Conclusion: The court appointment of Col. Joel as administrator was made because of an interest in lands which were owned by Joel Sr. and Col. Joel, not as Col. Joel being a legal heir of Joel Sr. While this may not appear to hold a position of strength from a legal argument it is otherwise a very strong position considering all the known matters of the relationship.
I believe that the importance of this piece of the puzzle is that no inference as to any specific relationship can be drawn from the land records, other than the fact they were neighbors, and had some business dealing for which the joint obligation under the bond was made. While there is little doubt that Joel Sr. and Col. Joel were somehow related, we know from verified birth records of Isaac L., Benjamin and Col. Joel that Col. Joel was not the son of Joel Sr. and Hannah.
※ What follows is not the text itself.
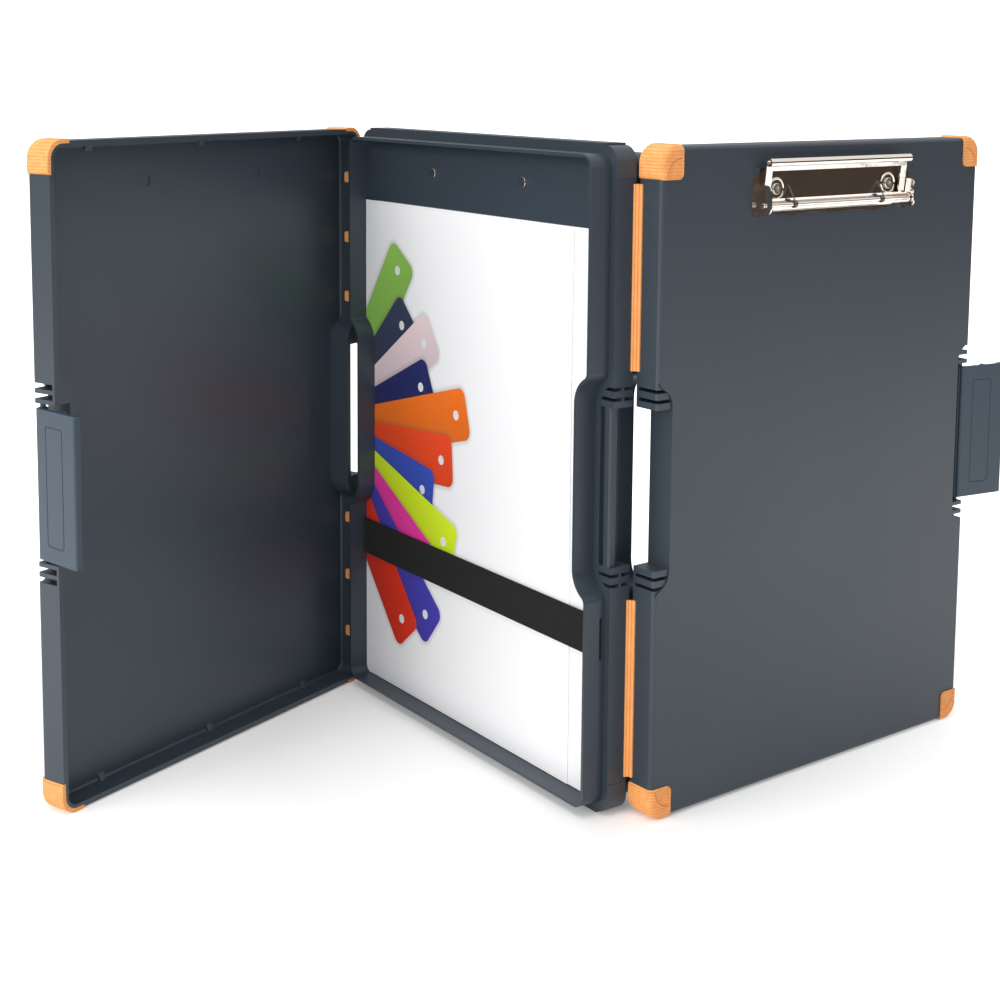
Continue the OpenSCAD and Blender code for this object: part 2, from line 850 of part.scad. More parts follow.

We also know from another record that Col. Joel was the son of Joel and Matilda, and that piece of the puzzle will also fit, if we accept the conclusion that the land records are no proof to the contrary. The question then, is who was the Joel who married Matilda, (the parents of Col. Joel)? It still LACKS PROOF but he was most likely a brother of Joesph Hembree, and a son of William Hembree. See the Joel’s on 1790 Census, Spartanburg, S.C.
By now I’m sure Alvin Hembree wishs I would retire from genealogy or lose his address, but in response to my queries he located the missing deed (Book G pg. 60), and provided a hand drawn map of the area. With the aid of the computer, I have redrawn the map and inserted the 50 acre parcel from Hugh Dunlap. If you go there today, you should be able to locate the parcels due to his work and knowledge of the area. THANK YOU, ALVIN.
While the reciting of Deeds, etc. is boring to read, I felt it worthwhile to record the supporting data to assist those who may wish to do their own research, as many of you are descendents of Joel Sr. or Col. Joel.